Wow, you are getting the materials before the course? Ours arrived when we first sat in the room with the instructor.

My experience was that as I had been a practicing PM for a number of years before taking the P2 course I was aware of many of the concepts - those on the course who were entirely new to the scenario were struggling.

If you aren't confident of memorising everything, make sure that you know the structure of the course book, don't put too many stickies in as these will be confusing under stress. Allow some level of gut instinct.

I think my biggest bonus was the fact that to get to the course venue I had a relaxing 35 minute train ride followed by a 7km cycle - plenty of time, easy to read, and no stress and some excercise to get the blood and brain working well.

The exam was 3 hours, which is a long time to sit unless you are used to it.

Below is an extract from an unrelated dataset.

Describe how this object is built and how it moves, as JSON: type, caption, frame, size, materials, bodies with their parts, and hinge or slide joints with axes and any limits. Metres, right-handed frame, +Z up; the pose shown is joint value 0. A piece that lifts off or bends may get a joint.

I acheived the highest grade the training center had seen.

Good luck


The advices from Liz are very good. When I took the paper, my main issue was the time given to complete the test was too short (can't remember the duration now). Although the Practitioners paper is open book, you basically don't have much time to refer back to the book. in other words, you need to know the material very well. When you get the material from the training provider, read through it before the class as that will help to reinforce the understanding when you attend the actual class. Perpare lots of those 3M sticky flags where you can paste in the pages containing key concepts so that you do not have to flip back and forth the material during the test to search for it. That will save you a lot of time. There are 9 key questions and each comes with 12 sub-questions. I only managed to complete 7 out of the 9 key questions. You need to manage your time well.